By January 1 of each year each taxing authority must appropriate its share of incremental tax revenues "for so long as any indebtedness pledging increment revenues to the payment thereof is outstanding (but not to exceed 30 years). . . ."5 The act exempts several entities from the incremental contribution requirements and authorizes the local governing body that creates a CRA to exempt special districts that levy ad valorem taxes within the community redevelopment area.6 Neither of these exemptions, however, would be applicable in the instant situation.

Where the Legislature has designated the manner in which a thing is to be done, it is in effect a prohibition against its being done in any other way.7 Moreover, when a statute enumerates exceptions to its operation, no others may be implied to be intended.8 Thus, the act contemplates that incremental revenue contributions will be made by all taxing authorities within a community redevelopment area, except those that have been specifically exempted. The obligation to make such contributions continues so long as there is any outstanding indebtedness for which incremental revenues have been pledged, but may not exceed 30 years.

While there appears to be no discretion on the part of a taxing authority imposing ad valorem taxes within a community redevelop-ment area as to whether incremental revenue contributions will be made to the redevelopment trust fund, the act does provide for an annual return of unused funds to the taxing authorities in the proportion that each authority's contribution relates to the total amount paid into the trust fund.9 Thus, in those years in which there is a lack of activity by the CRA and there is no outstanding indebtedness, the county would have its proportionate share of any unused funds returned.
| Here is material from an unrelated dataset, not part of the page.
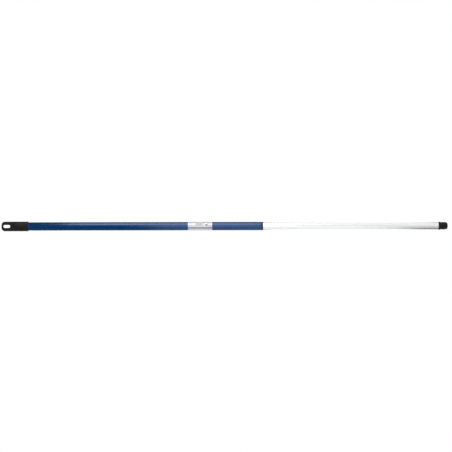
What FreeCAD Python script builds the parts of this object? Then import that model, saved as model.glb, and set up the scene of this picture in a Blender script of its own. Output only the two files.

A community redevelopment agency created pursuant to the act is given all powers necessary or convenient to carry out and effectuate the purposes of the act, except, among others, the power to authorize the issuance of revenue bonds.10 The power to authorize the issuance of revenue bonds remains vested in the governing body of the county or municipality. As the CRA in this instance was created by the city, the city retains the power to authorize the issuance of revenue bonds and the CRA would not have to rely upon such approval by the county.

Accordingly, unless specifically exempted, a taxing authority within a community redevelopment area is required to contribute incremental tax revenues to the redevelopment trust fund as long as there is outstanding indebtedness (not to exceed 30 years) for which the revenues have been pledged.

Sincerely,

Robert A. Butterworth Attorney General

RAB/tls

1 Washington County Ordinance No. 90-5, adopted October 18, 1990.

2 See, s. 163.346, Fla. Stat. (1993).

3 See, s. 163.360(4), (5) and (6), Fla. Stat. (1994 Supp.).

4 Section 163.387(1), Fla. Stat. (1994 Supp.). The subsection goes on to provide that the increment shall be determined annually and shall be the amount equal to 95 percent of the difference between:

(a) The amount of ad valorem taxes levied each year by each taxing authority, exclusive of any amount from any debt service millage, on taxable real property contained within the geographic boundaries of a community redevelopment area; and (b) The amount of ad valorem taxes which would have been produced by the rate upon which the tax is levied each year by or for each taxing authority, exclusive of any debt service millage, upon the total of the assessed value of the taxable real property in the community redevelopment area as shown upon the most recent assessment roll used in connection with the taxation of such property by each taxing authority prior to the effective date of the ordinance providing for the funding of the trust fund.

5 See, s. 163.387(2)(a), Fla. Stat. (1994 Supp.).

6 See, s. 163.387(2)(c), Fla. Stat. (1994 Supp.), enumerating those public bodies or taxing authorities created prior to July 1, 1993, that are exempt from the annual appropriation of incremental tax revenues to the CRA. And see, s. 163.387(3), Fla. Stat. (1994 Supp.), authorizing the local governing body that creates a community redevelopment agency to exempt from the incremental tax contribution special districts that levy ad valorem taxes within the community redevelopment area.

7 See, Alsop v. Pierce, 19 So. 2d 799, 805-806 (Fla. 1944) (where the Legislature prescribes the mode, that mode must be observed).

8 See, Dobbs v. Sea Isle Hotel, 56 So. 2d 341, 342 (Fla. 1952) (where a statute sets forth exceptions, no others may be implied).

9 See, s. 163.387(3), Fla. Stat. (1994 Supp.).

10 See, s. 163.358(3), Fla. Stat. (1993).